Beyond boundary management, human oversight preserves accountability. Automated systems do not bear moral or legal responsibility for their actions — the humans who design, deploy, and supervise them do. The human oversight function is the mechanism through which this accountability is operationalized: the human overseers are responsible for ensuring that automated behavior is appropriate, and to discharge this responsibility they must actively monitor and evaluate what the automation is doing. Oversight that is nominal rather than substantive — that consists of being formally designated as responsible without actually monitoring or influencing automated behavior — does not fulfill the oversight function and does not provide the protection that genuine oversight is supposed to deliver.
Components of the Human Oversight Function
The human oversight function is composed of several distinct activities:
Monitoring is the ongoing observation of automated system behavior to detect deviations from expected performance, anomalies, errors, or conditions requiring human judgment.
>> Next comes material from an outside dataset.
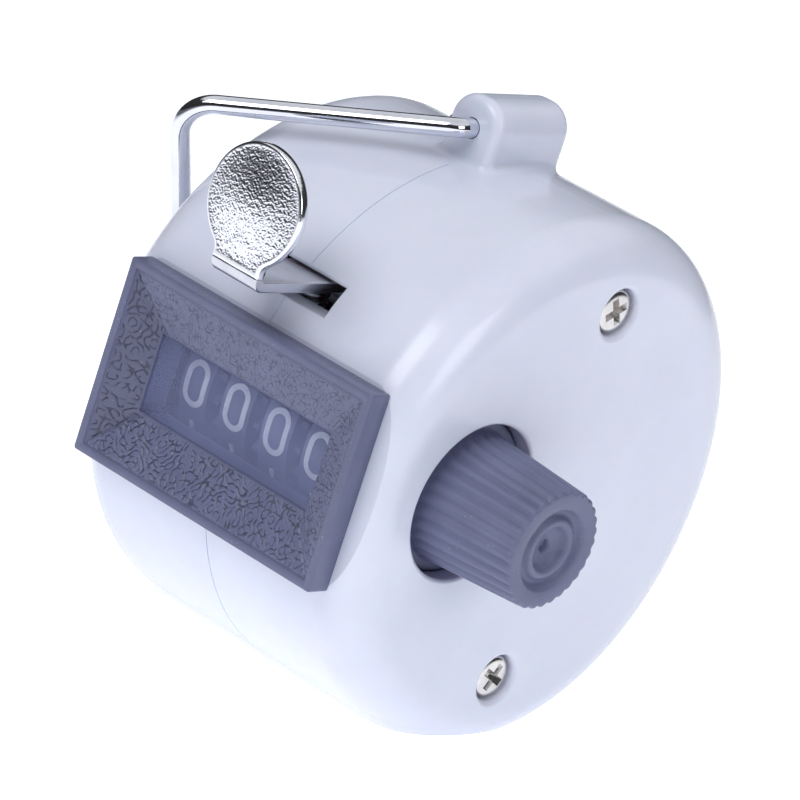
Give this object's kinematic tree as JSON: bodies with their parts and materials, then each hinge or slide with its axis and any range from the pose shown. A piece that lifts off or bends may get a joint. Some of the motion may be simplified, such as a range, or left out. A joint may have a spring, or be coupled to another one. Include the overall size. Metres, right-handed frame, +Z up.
{
  "type": "hand tally counter",
  "caption": "Drum-shaped hand tally counter with a chrome thumb lever, a number window, a ribbed reset knob and a folding wire finger ring.",
  "frame": {"origin": "centre of the flat foot under the case", "axes": "+Z up, the number window faces -Y, the reset knob points to +X"},
  "size_m": [0.0409, 0.0449, 0.0452],
  "materials": {
    "white_plastic": "glossy moulded ABS",
    "violet_plastic": "satin, leather grain on the bezel's slopes",
    "clear_lens": "clear polished",
    "zinc_screw": "bright zinc",
    "chrome_lever": "chrome plated, pebbled thumb face",
    "chrome_wire": "chrome plated wire",
    "frame_steel": "plain stamped steel",
    "spring_steel": "spring steel",
    "wheel_plastic": "satin with printed white numerals",
    "inner_plastic": "natural acetal"
  },
  "bodies": {
    "case": {"housing_left": "white_plastic", "housing_right": "white_plastic", "housing_screws": "zinc_screw", "window_bezel": "violet_plastic", "window_lens": "clear_lens", "frame_plate_left": "frame_steel", "frame_plate_right": "frame_steel", "frame_tie_rods": "frame_steel", "frame_bridge": "frame_steel", "pinion_shaft": "frame_steel", "lever_pivot_pin": "frame_steel", "detent_spring": "spring_steel", "lever_return_spring": "spring_steel", "drag_washer": "spring_steel"},
    "knob_and_shaft": {"reset_knob": "violet_plastic", "wheel_shaft": "frame_steel", "shaft_clip": "spring_steel", "wheel_spacer": "inner_plastic"},
    "units_wheel": {"number_wheel_units": "wheel_plastic", "ratchet_wheel": "inner_plastic"},
    "tens_wheel": {"number_wheel_tens": "wheel_plastic"},
    "hundreds_wheel": {"number_wheel_hundreds": "wheel_plastic"},
    "thousands_wheel": {"number_wheel_thousands": "wheel_plastic"},
    "tens_pinion": {"transfer_pinion_tens": "inner_plastic"},
    "hundreds_pinion": {"transfer_pinion_hundreds": "inner_plastic"},
    "thousands_pinion": {"transfer_pinion_thousands": "inner_plastic"},
    "lever": {"thumb_lever": "chrome_lever", "pawl_pin": "frame_steel", "pawl_spring": "spring_steel"},
    "pawl": {"drive_pawl": "frame_steel"},
    "ring": {"finger_ring": "chrome_wire"}
  },
  "joints": [
    {"name": "lever_press", "type": "hinge", "parent": "case", "child": "lever", "pos_m": [0, -0.0126, 0.02955], "axis": [1, 0, 0], "range_deg": [0, 10], "stiffness_Nm_per_rad": 0.12, "springref_deg": -28.65, "deforming": ["lever_return_spring"]},
    {"name": "pawl_swing", "type": "hinge", "parent": "lever", "child": "pawl", "pos_m": [0.008, -0.0126, 0.0252], "axis": [1, 0, 0], "range_deg": [0, 12], "stiffness_Nm_per_rad": 0.0005, "springref_deg": -17.19},
    {"name": "ring_swing", "type": "hinge", "parent": "case", "child": "ring", "pos_m": [0, 0.0001, 0.0427], "axis": [0, 1, 0], "range_deg": [0, 219]},
    {"name": "knob_turn", "type": "hinge", "parent": "case", "child": "knob_and_shaft", "pos_m": [0, -0.0095, 0.0196], "axis": [1, 0, 0], "continuous": true},
    {"name": "units_turn", "type": "hinge", "parent": "case", "child": "units_wheel", "pos_m": [0, -0.0095, 0.0196], "axis": [1, 0, 0], "continuous": true},
    {"name": "tens_turn", "type": "hinge", "parent": "case", "child": "tens_wheel", "pos_m": [0, -0.0095, 0.0196], "axis": [1, 0, 0], "continuous": true},
    {"name": "hundreds_turn", "type": "hinge", "parent": "case", "child": "hundreds_wheel", "pos_m": [0, -0.0095, 0.0196], "axis": [1, 0, 0], "continuous": true},
    {"name": "thousands_turn", "type": "hinge", "parent": "case", "child": "thousands_wheel", "pos_m": [0, -0.0095, 0.0196], "axis": [1, 0, 0], "continuous": true},
    {"name": "tens_pinion_turn", "type": "hinge", "parent": "case", "child": "tens_pinion", "pos_m": [0, -0.00357, 0.01366], "axis": [1, 0, 0], "continuous": true},
    {"name": "hundreds_pinion_turn", "type": "hinge", "parent": "case", "child": "hundreds_pinion", "pos_m": [0, -0.00357, 0.01366], "axis": [1, 0, 0], "continuous": true},
    {"name": "thousands_pinion_turn", "type": "hinge", "parent": "case", "child": "thousands_pinion", "pos_m": [0, -0.00357, 0.01366], "axis": [1, 0, 0], "continuous": true}
  ],
  "couplings": [
    {"joint": "tens_turn", "follows": "units_turn", "ratio": 0.1},
    {"joint": "hundreds_turn", "follows": "units_turn", "ratio": 0.01},
    {"joint": "thousands_turn", "follows": "units_turn", "ratio": 0.001},
    {"joint": "tens_pinion_turn", "follows": "units_turn", "ratio": -0.25},
    {"joint": "hundreds_pinion_turn", "follows": "units_turn", "ratio": -0.025},
    {"joint": "thousands_pinion_turn", "follows": "units_turn", "ratio": -0.0025}
  ]
}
Effective monitoring requires that automated systems provide adequate feedback visibility, that operators have mental models accurate enough to recognize what deviations look like, and that attentional resources are allocated appropriately across the range of systems and parameters that need to be tracked.
Evaluation is the assessment of whether automated behavior is achieving its goals, whether it is doing so appropriately given the current context, and whether it is operating within the bounds of acceptable behavior. Evaluation requires not just noticing what the automation is doing but judging whether what it is doing is right. This judgment draws on human values, contextual knowledge, and ethical reasoning that the automation itself cannot supply.
Intervention is the action taken when monitoring and evaluation determine that automated behavior requires correction — stopping the automation, overriding specific decisions, adjusting parameters, redirecting the automation toward different goals, or escalating to higher authority. The capacity to intervene effectively requires that human operators understand the system well enough to take targeted corrective action rather than only being able to shut the system down entirely.
Goal alignment verification is the ongoing check that the automation's operational goals remain aligned with the higher-level human purposes the automation is supposed to serve. Automation can achieve its specified objectives while failing to serve the purposes behind those objectives — optimizing measurable metrics while undermining the values that those metrics were meant to represent. Human oversight includes responsibility for detecting and correcting these specification failures.
Automation Complacency and Oversight Degradation
A well-documented threat to the human oversight function is automation complacency — the reduction in operator vigilance and attentiveness that occurs when automation performs reliably over extended periods. Operators who repeatedly observe that an automated system produces correct results gradually reduce the intensity of their monitoring, allocate their attention elsewhere, and develop the implicit assumption that the automation will continue to perform correctly. This assumption is problematic because the situations in which automation is most likely to fail are precisely the unusual, novel, and boundary situations that operators are not attending to when complacency has set in.
Automation complacency is not a failure of operator character or professionalism — it is a predictable response to a reliable automation track record. Operators who maintained maximum vigilance during every moment of nominally routine automated operation would be expending scarce attentional resources on low-probability events and would be unlikely to sustain this level of vigilance over operational lifetimes. The challenge for system design and training is to maintain sufficient operator engagement with automated systems that attentional resources are available when anomalies occur, without demanding exhausting vigilance during the long routine periods between anomalies.
Skill Degradation and the Oversight-Performance Paradox
The human oversight function presents a paradox for skill maintenance: operators who supervise highly reliable automation rarely exercise the direct performance skills that would be needed to take over from the automation in the event of a failure. Pilots who routinely allow autopilots to manage flight parameters develop less practiced manual flying skills. Process operators who rarely make direct interventions develop less practiced process control skills. This skill degradation means that precisely when automation failure requires human takeover — in abnormal, high-workload situations — human operators are at their least prepared to execute the direct performance tasks that the situation requires.
Managing this paradox requires deliberate investment in maintaining operator performance skills through practice, simulation, and periodic manual operation of automated systems, even when automated operation is more efficient. The value of this investment is not in routine performance but in readiness for the exceptional situations where manual competence matters.
The Oversight Function in Increasing Automation
As automation becomes more capable and more autonomous, the nature of the human oversight function changes rather than disappears. When humans are in the loop of individual decisions, oversight involves reviewing and approving specific choices. When humans are on the loop — supervising autonomous decisions rather than making them — oversight shifts to monitoring decision streams and intervening in patterns rather than instances. When humans are above the loop — setting the goals and constraints within which fully autonomous systems operate — oversight becomes a governance and accountability function operating at longer timescales and higher levels of abstraction.
Each of these oversight positions makes different demands on human operators and requires different support from automation feedback. Designing human-machine systems with effective oversight functions requires understanding which position human operators are in, what information and capabilities they need to fulfill that position effectively, and how the automation can be designed to support rather than undermine the human oversight function at each level.